Corigliano partially based the form of the work on Robert Browning's narrative poem "The Pied Piper of Hamelin," arguably the most famous version of the tale. However, the composer altered the narrative to better fit a musical setting, explaining, "The biggest problem was that the legend per se had no elements of virtuosity in it; the Pied Piper played his song to charm the rats and lead them to destruction and piped a march to lead the children away from Hamelin, but there were no actual confrontations or tensions that could lead me to write virtuosically for the soloist. So I had to modify the story a bit, and I included battle scenes between the Piper and the rats and other elements that could set the soloist’s fingers racing." He added, "In restructuring the legend I had to provide a logical continuity for this story, but I also had to produce a satisfying purely musical structure so that the piece worked as a concerto for flute and orchestra too."

===Structure===
The Pied Piper Fantasy has a duration of roughly 38 minutes and is composed in seven movements played without pause:

The first movement "Sunrise and the Piper's Song" illustrates the sunrise with "pointillistic night sounds" culminating in an orchestral tutti; it also introduces the "Piper's Song," which reappears throughout the work. The second movement "The Rats" uses the orchestra to simulate the squeaking and scurrying sounds of the rodents. In "Battle with the Rats," the soloist enters as the Piper and competes for dominance over the "rats" represented by the orchestra. In "War Cadenza," the battle continues, featuring an extended cadenza from the soloist. In "The Piper's Victory," the "Piper's Song" reemerges as the Piper hypnotizes and finally defeats the rats. With "The Burgher’s Chorale," the townspeople of Hamelin are represented by a "pompous" chorale accompanied by a bass drum; the orchestra proceeds in a coarse dialogue with the soloist, until the Piper can take no more. In the final movement "The Children's March," the soloist switches from flute to tin whistle as he begins lure the town's children away; for this movement, a group of child performers hidden amongst the audience begin to play and eventually follow the Piper onto the stage and out of the performance hall, leaving the sorrowful orchestra behind.

===Instrumentation===
The work is scored for a solo flute (doubling tin whistle or piccolo) and a large orchestra consisting of three flutes (2nd doubling piccolo; 3rd flute optional), three oboes, three clarinets (3rd doubling E-flat clarinet and bass clarinet), three bassoons (3rd doubling contrabassoon), four horns, three trumpets, three trombones, tuba, timpani, four percussionists, harp, piano (doubling celesta), and strings.
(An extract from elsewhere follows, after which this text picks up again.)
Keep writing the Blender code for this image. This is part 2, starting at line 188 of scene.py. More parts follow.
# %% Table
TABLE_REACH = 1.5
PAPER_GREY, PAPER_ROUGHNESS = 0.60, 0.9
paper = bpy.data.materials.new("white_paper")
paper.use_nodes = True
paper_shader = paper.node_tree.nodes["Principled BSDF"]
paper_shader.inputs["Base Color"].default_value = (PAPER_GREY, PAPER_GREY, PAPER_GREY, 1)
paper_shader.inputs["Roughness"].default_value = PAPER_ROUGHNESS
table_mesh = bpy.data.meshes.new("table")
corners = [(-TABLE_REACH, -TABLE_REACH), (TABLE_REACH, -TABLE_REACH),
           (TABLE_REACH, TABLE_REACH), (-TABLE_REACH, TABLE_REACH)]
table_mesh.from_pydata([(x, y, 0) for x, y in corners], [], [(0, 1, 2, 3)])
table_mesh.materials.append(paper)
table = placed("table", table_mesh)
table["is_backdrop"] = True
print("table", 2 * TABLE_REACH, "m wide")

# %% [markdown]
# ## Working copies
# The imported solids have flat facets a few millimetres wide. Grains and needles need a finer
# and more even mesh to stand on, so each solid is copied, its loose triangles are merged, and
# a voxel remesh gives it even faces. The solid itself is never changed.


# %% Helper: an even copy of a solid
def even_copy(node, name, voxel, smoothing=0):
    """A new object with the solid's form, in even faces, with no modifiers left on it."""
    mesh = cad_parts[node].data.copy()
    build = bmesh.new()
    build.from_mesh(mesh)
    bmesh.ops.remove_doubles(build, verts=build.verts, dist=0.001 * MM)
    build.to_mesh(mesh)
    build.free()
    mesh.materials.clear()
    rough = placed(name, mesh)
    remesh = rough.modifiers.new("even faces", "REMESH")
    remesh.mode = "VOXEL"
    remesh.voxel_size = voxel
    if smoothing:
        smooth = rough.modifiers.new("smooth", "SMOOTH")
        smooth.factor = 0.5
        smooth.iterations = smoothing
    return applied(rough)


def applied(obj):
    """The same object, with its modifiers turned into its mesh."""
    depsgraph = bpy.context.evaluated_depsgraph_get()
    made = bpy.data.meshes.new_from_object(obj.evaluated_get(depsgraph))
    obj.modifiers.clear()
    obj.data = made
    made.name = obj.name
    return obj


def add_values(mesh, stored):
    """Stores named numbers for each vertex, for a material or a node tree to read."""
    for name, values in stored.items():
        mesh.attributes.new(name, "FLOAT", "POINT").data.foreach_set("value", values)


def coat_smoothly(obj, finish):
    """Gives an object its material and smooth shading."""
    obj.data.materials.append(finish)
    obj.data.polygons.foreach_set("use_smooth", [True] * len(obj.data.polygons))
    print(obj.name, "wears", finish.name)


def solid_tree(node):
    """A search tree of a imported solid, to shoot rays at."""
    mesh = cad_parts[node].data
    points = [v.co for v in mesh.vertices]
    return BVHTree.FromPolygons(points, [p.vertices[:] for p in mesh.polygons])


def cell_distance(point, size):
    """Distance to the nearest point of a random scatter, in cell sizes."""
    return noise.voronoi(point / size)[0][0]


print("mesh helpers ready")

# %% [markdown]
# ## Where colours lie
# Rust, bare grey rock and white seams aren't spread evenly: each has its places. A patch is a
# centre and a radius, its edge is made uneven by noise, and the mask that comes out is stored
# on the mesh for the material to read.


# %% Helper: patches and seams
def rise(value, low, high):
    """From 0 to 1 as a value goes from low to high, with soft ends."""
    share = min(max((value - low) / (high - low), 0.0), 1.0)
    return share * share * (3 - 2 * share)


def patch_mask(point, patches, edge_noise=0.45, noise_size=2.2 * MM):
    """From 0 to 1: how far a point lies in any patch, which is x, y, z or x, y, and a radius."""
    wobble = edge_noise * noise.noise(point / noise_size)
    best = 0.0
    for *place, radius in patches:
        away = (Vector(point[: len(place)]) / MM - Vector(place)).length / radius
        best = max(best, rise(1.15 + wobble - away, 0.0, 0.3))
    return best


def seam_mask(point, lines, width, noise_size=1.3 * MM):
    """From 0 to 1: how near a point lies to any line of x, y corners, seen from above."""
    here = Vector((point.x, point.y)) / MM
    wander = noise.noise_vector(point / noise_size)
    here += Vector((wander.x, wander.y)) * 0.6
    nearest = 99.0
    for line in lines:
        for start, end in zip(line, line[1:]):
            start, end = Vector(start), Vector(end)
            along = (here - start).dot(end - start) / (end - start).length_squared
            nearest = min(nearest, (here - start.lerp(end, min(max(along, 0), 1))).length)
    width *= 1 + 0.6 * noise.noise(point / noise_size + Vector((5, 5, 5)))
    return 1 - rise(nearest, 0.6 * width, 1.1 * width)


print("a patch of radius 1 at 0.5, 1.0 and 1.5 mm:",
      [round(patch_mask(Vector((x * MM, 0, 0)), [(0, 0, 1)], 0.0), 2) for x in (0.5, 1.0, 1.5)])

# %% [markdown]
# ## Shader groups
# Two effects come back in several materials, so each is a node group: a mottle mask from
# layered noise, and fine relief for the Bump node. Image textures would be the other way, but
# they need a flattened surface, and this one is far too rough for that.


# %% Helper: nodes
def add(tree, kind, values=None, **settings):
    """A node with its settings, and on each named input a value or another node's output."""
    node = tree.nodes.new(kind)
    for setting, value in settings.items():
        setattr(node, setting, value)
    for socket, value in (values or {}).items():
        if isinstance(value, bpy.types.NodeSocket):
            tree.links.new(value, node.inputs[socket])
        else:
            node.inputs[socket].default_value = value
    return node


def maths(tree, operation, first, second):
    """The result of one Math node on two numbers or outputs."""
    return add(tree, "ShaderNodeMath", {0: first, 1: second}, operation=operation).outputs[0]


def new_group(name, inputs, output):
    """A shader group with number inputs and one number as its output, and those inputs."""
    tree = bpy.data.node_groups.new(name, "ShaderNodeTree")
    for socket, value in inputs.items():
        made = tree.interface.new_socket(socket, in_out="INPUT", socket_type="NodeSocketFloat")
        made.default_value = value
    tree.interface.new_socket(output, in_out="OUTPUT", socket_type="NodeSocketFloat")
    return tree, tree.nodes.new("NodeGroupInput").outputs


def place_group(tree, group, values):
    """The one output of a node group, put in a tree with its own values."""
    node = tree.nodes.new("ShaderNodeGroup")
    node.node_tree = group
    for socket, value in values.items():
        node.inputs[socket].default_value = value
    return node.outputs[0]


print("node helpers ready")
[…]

The score also calls for a group of child performers consisting of 9 to 18 flutists and two drums interspersed among the audience; this group plays only during the final movement, "The Children's March," when they gather on stage before following the soloist out of the performance hall.

==Reception==
The Pied Piper Fantasy has been praised by some music critics. Jack Hurst of the Chicago Tribune observed, "Corigliano gives exuberant rein to his eclecticism in this seven-movement programmatic retelling of the Pied Piper of Hamelin legend, combining Brittenish lyricism, new-fangled splashes of dissonance, old-fashioned virtuoso gestures (for both flute and tin whistle) and amusing onomatopoeic effects (the scurrying, squeaking music for the rats) with his usual craftsmanlike skill." Edward Reichel of Deseret News said the concerto "shows Corigliano at his most colorful and descriptive in terms of orchestration and melodic inventiveness."
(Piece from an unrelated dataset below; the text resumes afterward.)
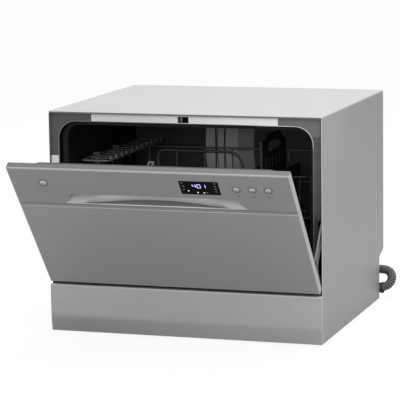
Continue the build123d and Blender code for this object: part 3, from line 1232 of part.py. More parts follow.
def cup_shelf():
    """Folding cup shelf on the left: a ring of wire and cross wires with a toothed edge."""
    hinge_x = -RACK_WIDTH / 2 + SHELF_OFFSET
    middle = (SHELF_FRONT + SHELF_BACK) / 2
    length = SHELF_BACK - SHELF_FRONT
    centre = (hinge_x + SHELF_WIDTH / 2, middle, SHELF_Z)
    rim = rim_loop(Plane(origin=centre, z_dir=(0, 0, 1)), SHELF_WIDTH, length, WIRE / 2)
    with BuildPart() as shelf:
        add(rim)
        across = Plane(origin=(0, 0, SHELF_Z - 0.8 * WIRE), z_dir=(0, 0, 1))
        starts = [(hinge_x, y) for y in spread(SHELF_FRONT + 24, SHELF_BACK - 24, 10)]
        bars_between(across, starts, SHELF_WIDTH, WIRE / 2, "x")
    save(shelf.part, "cup_shelf")


def cutlery_basket():
    """Slotted cutlery basket with a tall carrying bar."""
    w, l = BASKET_WIDTH / 2, BASKET_LENGTH / 2
    low = RACK_FLOOR + 1.35 * WIRE + 0.3
    top = low + BASKET_HEIGHT
    with BuildPart() as basket:
        add_box((BASKET_X - w, BASKET_X + w), (BASKET_Y - l, BASKET_Y + l), (low, top))
        fillet(basket.edges().filter_by(Axis.Z), 8)
        for sign in (-1, 1):
            add_box((BASKET_X + sign * (w / 2) - (w / 2 - 2.5), BASKET_X + sign * (w / 2) + (w / 2 - 2.5)),
                    (BASKET_Y - l + 2.5, BASKET_Y + l - 2.5), (low + 2.5, top + 1), Mode.SUBTRACT)
        with BuildSketch(Plane.YZ.offset(BASKET_X - w - 1)):
            with Locations((BASKET_Y, (low + top) / 2)):
                with GridLocations(22, 0, 6, 1):
                    SlotOverall(BASKET_HEIGHT - 40, 8, rotation=90)
        extrude(amount=BASKET_WIDTH + 2, mode=Mode.SUBTRACT)
        with BuildSketch(Plane.YZ.offset(BASKET_X - 2.4)):
            with BuildLine():
                Polyline(
                    (BASKET_Y - l + 1, low + 1), (BASKET_Y - l + 1, BASKET_HANDLE - 8),
                    (BASKET_Y - 50, BASKET_HANDLE - 8), (BASKET_Y - 42, BASKET_HANDLE),
                    (BASKET_Y + 42, BASKET_HANDLE), (BASKET_Y + 50, BASKET_HANDLE - 8),
                    (BASKET_Y + l - 1, BASKET_HANDLE - 24), (BASKET_Y + l - 1, low + 1),
                    (BASKET_Y - l + 1, low + 1),
                )
            make_face()
            with Locations((BASKET_Y, BASKET_HANDLE - 24)):
                SlotOverall(84, 20, mode=Mode.SUBTRACT)
            with Locations((BASKET_Y, top + 16)):
                with GridLocations(24, 0, 6, 1):
                    SlotOverall(24, 7, rotation=90, mode=Mode.SUBTRACT)
        extrude(amount=4.8)
    save(basket.part, "cutlery_basket")


# ---- drain hose ----------------------------------------------------------------------------
def bend_radii(points):
    """Each bend takes 0.45 of its shorter run, divided by the tangent of half its turn."""
    radii = []
    for before, corner, after in zip(points, points[1:], points[2:]):
        run_in = Vector(*corner) - Vector(*before)
        run_out = Vector(*after) - Vector(*corner)
        turn = radians(run_in.get_angle(run_out))
        radii.append(0.45 * min(run_in.length, run_out.length) / tan(turn / 2))
    return radii


def drain_hose():
    """The free stretch of the hose, from its cuff to the coil."""
    radii = bend_radii(HOSE_POINTS)
    print("hose bend radii", [round(r, 1) for r in radii])
    with BuildPart() as hose:
        with BuildLine() as path:
            FilletPolyline(*HOSE_POINTS, radius=radii)
        with BuildSketch(Plane(origin=path.line @ 0, z_dir=path.line % 0)):
            Circle(HOSE_D / 2)
        sweep()
    length = sum(edge.length for edge in path.edges())
    expected = pi * (HOSE_D / 2) ** 2 * length
    print("hose length", round(length, 1), "volume ratio", round(hose.part.volume / expected, 5))
    save(hose.part, "drain_hose")


def hose_coil():
    """Coiled length behind the cabinet: an outer turn, a quarter of an inner one, and the climb onto them."""
    r = HOSE_D / 2
    with BuildPart() as turns:
        with BuildSketch(Plane.XZ):
            with Locations((COIL_OUTER, r)):
                RectangleRounded(HOSE_D, HOSE_D, 0.45 * r)
        revolve(axis=Axis.Z)
        with BuildSketch(Plane(origin=(0, 0, 0), x_dir=(-1, 0, 0), z_dir=(0, 1, 0))):
            with Locations((COIL_INNER + 1, r)):
                RectangleRounded(HOSE_D + 2, HOSE_D, 0.45 * r)
        revolve(axis=Axis.Z, revolution_arc=90)
    with BuildPart() as climb:
        with BuildLine() as path:
            FilletPolyline(*CLIMB_POINTS, radius=40)
        with BuildSketch(Plane(origin=path.line @ 0, z_dir=path.line % 0)):
            Circle(r)
        sweep()
    with BuildPart() as coil:
        add(turns.part.moved(Location((COIL_X, COIL_Y, 0))))
        add(climb.part)
    save(coil.part, "hose_coil")


def hose_end_cuff():
    """Rubber end cuff of the hose, lying on the coil with its mouth to the right."""
    with BuildPart() as cuff:
        cylinder_x(END_Y, END_Z, END_CUFF_R, END_MOUTH - END_CUFF_LENGTH, END_MOUTH)
        fillet(cuff.edges(), 1.2)
        cylinder_x(END_Y, END_Z, END_BORE_R, END_MOUTH - END_BORE_LENGTH, END_MOUTH + 1, Mode.SUBTRACT)
    save(cuff.part, "hose_end_cuff")


def hose_clip():
    """Clip on the base's rear wall that holds the hose's upper limb."""
    x, y, z = CLIP_AT
    with BuildPart() as clip:
        cylinder_x(y, z, HOSE_D / 2 + 3.4, x - 5, x + 5)
        add_box((x - 5, x + 5), (BASE_REAR, y - HOSE_D / 2), (z - 6, z + 6))
        add_box((x - 9, x + 9), (BASE_REAR, BASE_REAR + 2), (z - 10, z + 10))
        with BuildSketch(Plane(origin=(x + 12, y - 1.1, z + 1.9), z_dir=(-37.0, 3.0, -7.0))):
            Circle(HOSE_D / 2 + 0.5)
        extrude(amount=26, mode=Mode.SUBTRACT)
        add_box((x - 6, x + 6), (y - 6, y + 4), (z - HOSE_D, z - 4), Mode.SUBTRACT)
    save(clip.part, "hose_clip")


def main():
    """Build every piece."""
    top_panel()
    side_panel("side_panel_left", -1)
    side_panel("side_panel_right", 1)
    rear_panel()
    base_tray()
    kick_plate()
    feet()
    cabinet_screws()
    front_frame()
    top_trim_strip()
    jamb_plate()
    latch_housing()
    tub_wrapper()
    tub_back()
    tub_floor()
    tub_rails()
    door_seals()
    air_breather()
    hinge_arms()
    hinge_brackets()
    hinge_pins()
    hinge_brakes()
    door_outer_panel()
    control_panel()
    display_window()
    control_board()
    button_rings()
    for name in BUTTON_XS:
        button(name)
    door_inner_liner()
    dispenser_body()
    dispenser_lid()
    rinse_aid_cap()
    door_strike()
    sump()
    flat_filter()
    filter_cylinder()
    salt_container()
    salt_cap()
    float_cap()
    spray_hub()
    spray_arm()
    wash_pump()
    drain_pump()
    drain_elbow()
    drain_cuff()
    inlet_valve()
    cable_gland()
    rack_floor()
    rack_walls()
    rack_tines()
    rack_glides()
    cup_shelf()
    cutlery_basket()
    drain_hose()
    hose_coil()
    hose_end_cuff()
    hose_clip()


main()
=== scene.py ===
"""Looks of a countertop dishwasher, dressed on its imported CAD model.

The door stands part way open. Everything is in metres, in the frame of the CAD model: +X to the
right seen from the front, the front faces -Y, +Z up, and the origin on the standing surface.
"""

from __future__ import annotations

import logging
import math
from dataclasses import dataclass
from enum import Enum
from functools import cache, partial
from typing import Any, Callable, Optional, Sequence

import bmesh
import bpy
from mathutils import Matrix, Vector

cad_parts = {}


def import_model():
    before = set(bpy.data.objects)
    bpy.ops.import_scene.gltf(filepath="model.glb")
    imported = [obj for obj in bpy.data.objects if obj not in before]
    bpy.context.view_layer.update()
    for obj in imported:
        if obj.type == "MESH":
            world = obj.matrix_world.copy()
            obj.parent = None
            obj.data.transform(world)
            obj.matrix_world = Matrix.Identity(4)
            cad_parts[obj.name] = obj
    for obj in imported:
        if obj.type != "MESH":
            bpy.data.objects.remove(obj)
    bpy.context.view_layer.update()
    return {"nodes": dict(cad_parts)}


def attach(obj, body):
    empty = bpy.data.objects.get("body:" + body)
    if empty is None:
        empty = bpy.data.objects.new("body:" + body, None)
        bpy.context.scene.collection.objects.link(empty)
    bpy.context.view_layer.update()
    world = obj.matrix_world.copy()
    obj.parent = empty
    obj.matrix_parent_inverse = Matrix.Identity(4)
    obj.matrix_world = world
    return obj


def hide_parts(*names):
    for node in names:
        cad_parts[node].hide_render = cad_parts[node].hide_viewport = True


LOG = logging.getLogger("dishwasher")
Point = tuple[float, float, float]
Colour = tuple[float, float, float]
Line = tuple[tuple[float, float], ...]
Shape = bmesh.types.BMesh

MM = 0.001
PIVOT = Vector((0.0, -0.25, 0.11))  # the door's hinge line
OPENING = math.radians(39.25)  # how far the door stands open at rest
DOOR_TURN = (
    Matrix.Translation(PIVOT) @ Matrix.Rotation(OPENING, 4, "X") @ Matrix.Translation(-PIVOT)
)
DOOR_FACE = -0.26  # Y of the shut door's face
ARM_SLOPE = 0.225  # rise of a hinge arm's straight part
WHITE = (1.0, 1.0, 1.0, 1.0)


# ---- Shader maths ----
def operator(operation: str, reflected: bool = False) -> Callable[..., "Signal"]:
    """A Signal's method for one of Python's arithmetic operators.

    Args:
        operation: The Math node's operation.
        reflected: Whether the signal is the second of the two values.

    Returns:
        The method.
    """
    def method(self: "Signal", other: Any) -> "Signal":
        """Join this signal with another signal or number."""
        values = {0: other, 1: self} if reflected else {0: self, 1: other}
        return self.bench.node("Math", values, operation=operation)

    return method


@dataclass(frozen=True, eq=False)
class Signal:
    """An output socket of a bench's tree that can be used in Python expressions."""

    bench: ShaderBench
    socket: bpy.types.NodeSocket

    __add__ = operator("ADD")
    __radd__ = operator("ADD", reflected=True)
    __sub__ = operator("SUBTRACT")
    __rsub__ = operator("SUBTRACT", reflected=True)
    __mul__ = operator("MULTIPLY")

    def __abs__(self) -> "Signal":
        """Absolute value."""
        return self.bench.node("Math", {0: self}, operation="ABSOLUTE")

    def clamp(self) -> "Signal":
        """This signal held between 0 and 1."""
        return self.bench.node("Clamp", {0: self})


def add_node(tree: bpy.types.NodeTree, kind: str, values: dict[Any, Any],
             **settings: Any) -> bpy.types.Node:
    """Add any node to a shader or Geometry Nodes tree.

    Args:
        tree: The tree.
        kind: The node's type.
        values: Its input sockets by name or index, as signals, sockets or plain values.
        **settings: Its properties, set first; stops holds a ramp's places and colours.

    Returns:
        The node.
    """
    made = tree.nodes.new(kind)
    for key, value in settings.items():
        if key == "stops":
            for element, (place, colour) in zip(made.color_ramp.elements, value):
                element.position = place
                element.color = colour
        else:
            setattr(made, key, value)
    for key, value in values.items():
        source = value.socket if isinstance(value, Signal) else value
        if isinstance(source, bpy.types.NodeSocket):
            tree.links.new(source, made.inputs[key])
        else:
            made.inputs[key].default_value = source
    return made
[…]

Not all criticism was positive, however. Despite saying it was "expertly tailored as a vehicle for the virtuosity and the highly individual timbre of James Galway," Michael Oliver of Gramophone was critical of all but the final movement, writing, "...of strong ideas strong enough to sustain a structure nearly 40 minutes in length, there is not a sign. Even that modestly effective finale plays for nine-and-a-half minutes, approximately seven minutes longer than its several-times-repeated material will bear and none of the other movements has half its character." Reviewing a recording of the piece with other flute concertos, Joshua Kosman of the San Francisco Chronicle compared the work unfavorably to Chen Yi's The Golden Flute, remarking, "[Corigliano's] writing is full of illustrative goodies -- you can hear the rats march in and out, hear the townsfolk react and even hear the children being spirited away by the piper's golden tones." He continued, "But it's not clear that Corigliano's theatrical bonbon, a concert entertainment written for James Galway and based on Browning's poem, is the most interesting music on offer here."